Paper 2D+MI-ThM1
Quantum Plasmonics with 2D Materials
Thursday, November 2, 2017, 8:00 am, Room 15
Quantum plasmonics effects were previously investigated in coupled metallic nanostructures with sub-nanometer gaps leading to large electron tunneling contributions. Two-dimensional transition metal dichalcogenides are promising materials with interesting optoelectronic, catalytic and sensing applications which may be integrated with plasmonic nanostructures and used in the quantum plasmonics regime. Their nanoscale optical characterization using tip-enhanced photoluminescence (TEPL) and tip-enhanced Raman scattering (TERS) spectroscopies provides detailed local structure-function information which is not available using far-field diffraction-limited techniques. Nanoscale optical imaging provides an improved understanding of the optoelectronic properties of edge states, defects and grain boundaries. Here we report nanoscale TEPL and TERS characterization of monolayer and few-layer 2D materials such as MoS2, WS2, MoSe2 and WSe2 and their alloys and heterostructures with subdiffraction spatial resolution due to the strong signal enhancement via surface plasmon confinement of the nano-size metallic tip.
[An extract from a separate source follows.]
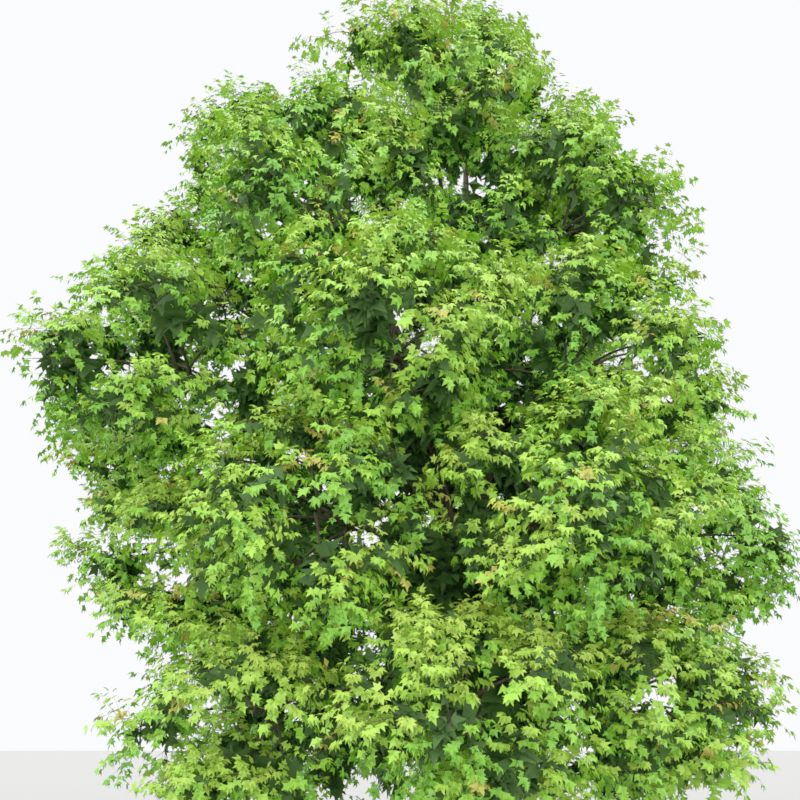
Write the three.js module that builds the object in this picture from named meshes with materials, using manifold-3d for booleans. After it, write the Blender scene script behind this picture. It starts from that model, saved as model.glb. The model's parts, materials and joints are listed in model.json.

We investigate the limits of signal enhancement on various substrates by varying the tip-sample gap and reveal quantum plasmonic behavior for sub-nanometer gaps. We show that quantum plasmonics provides a new mechanism of the generation and control of excitons and trions in 2D materials via electron tunneling. We investigate various quantum plasmonics regimes with picometer-scale indentation control. These results may be used for improving the nano-optical properties of 2D materials and for designing novel quantum optoelectronic devices.